:: Available records ::
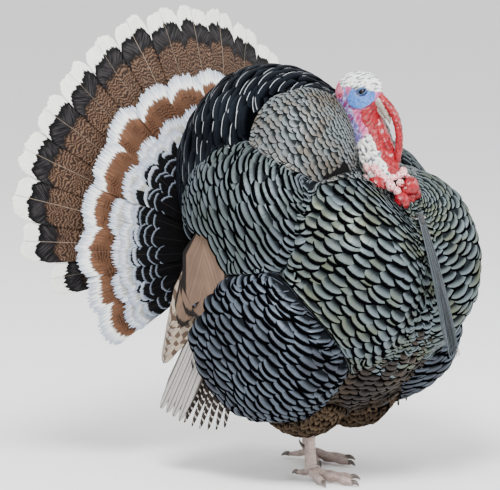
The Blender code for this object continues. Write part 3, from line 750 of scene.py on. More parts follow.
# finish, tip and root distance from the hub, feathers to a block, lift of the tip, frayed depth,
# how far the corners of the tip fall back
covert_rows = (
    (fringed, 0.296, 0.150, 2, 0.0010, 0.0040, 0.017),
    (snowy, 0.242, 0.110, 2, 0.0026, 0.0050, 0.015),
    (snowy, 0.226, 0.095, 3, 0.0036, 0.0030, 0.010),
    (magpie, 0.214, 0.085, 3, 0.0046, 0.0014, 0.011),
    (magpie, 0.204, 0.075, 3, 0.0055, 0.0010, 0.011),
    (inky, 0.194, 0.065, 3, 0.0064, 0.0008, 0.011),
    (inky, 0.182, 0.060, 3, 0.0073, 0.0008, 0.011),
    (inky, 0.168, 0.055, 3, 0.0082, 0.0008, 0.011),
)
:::
:: Available records ::
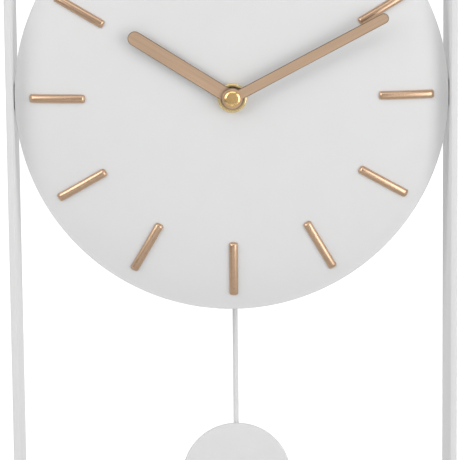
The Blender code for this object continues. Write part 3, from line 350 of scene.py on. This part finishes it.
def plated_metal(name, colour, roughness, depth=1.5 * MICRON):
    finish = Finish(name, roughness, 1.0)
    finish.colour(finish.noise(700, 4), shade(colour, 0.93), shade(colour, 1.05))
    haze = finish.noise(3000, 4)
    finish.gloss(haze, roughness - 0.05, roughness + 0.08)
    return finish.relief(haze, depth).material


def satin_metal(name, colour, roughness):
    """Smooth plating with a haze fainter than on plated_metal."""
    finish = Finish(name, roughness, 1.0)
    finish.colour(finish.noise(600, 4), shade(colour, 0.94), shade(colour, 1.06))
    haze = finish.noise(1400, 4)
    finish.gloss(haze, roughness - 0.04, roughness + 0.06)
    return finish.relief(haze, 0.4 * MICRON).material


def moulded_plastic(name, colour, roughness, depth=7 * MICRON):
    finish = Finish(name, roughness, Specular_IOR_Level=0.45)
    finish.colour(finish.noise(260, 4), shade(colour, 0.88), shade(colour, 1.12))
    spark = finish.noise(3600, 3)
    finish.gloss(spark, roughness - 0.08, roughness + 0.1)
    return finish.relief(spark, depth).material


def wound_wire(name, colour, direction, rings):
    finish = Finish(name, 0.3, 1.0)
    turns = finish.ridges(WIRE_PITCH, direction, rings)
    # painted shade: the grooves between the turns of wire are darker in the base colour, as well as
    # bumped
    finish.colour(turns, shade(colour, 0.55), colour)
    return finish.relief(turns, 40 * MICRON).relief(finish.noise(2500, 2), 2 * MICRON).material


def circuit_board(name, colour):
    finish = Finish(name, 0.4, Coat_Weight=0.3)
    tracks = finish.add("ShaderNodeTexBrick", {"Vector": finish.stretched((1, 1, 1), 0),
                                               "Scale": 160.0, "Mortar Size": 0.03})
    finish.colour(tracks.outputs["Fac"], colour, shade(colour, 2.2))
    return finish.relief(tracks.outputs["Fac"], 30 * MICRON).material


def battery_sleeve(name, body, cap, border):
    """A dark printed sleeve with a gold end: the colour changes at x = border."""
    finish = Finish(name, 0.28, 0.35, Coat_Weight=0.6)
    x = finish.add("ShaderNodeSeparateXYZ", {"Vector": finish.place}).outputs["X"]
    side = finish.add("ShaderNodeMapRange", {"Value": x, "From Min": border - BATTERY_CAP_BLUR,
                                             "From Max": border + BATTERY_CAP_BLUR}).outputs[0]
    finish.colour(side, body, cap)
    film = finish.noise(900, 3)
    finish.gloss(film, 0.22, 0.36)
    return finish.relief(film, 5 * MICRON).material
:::
The request. Show every line above in which the word "code" occurs.

Solution to the problem.
The Blender code for this object continues. Write part 3, from line 750 of scene.py on. More parts follow.
The Blender code for this object continues. Write part 3, from line 350 of scene.py on. This part finishes it.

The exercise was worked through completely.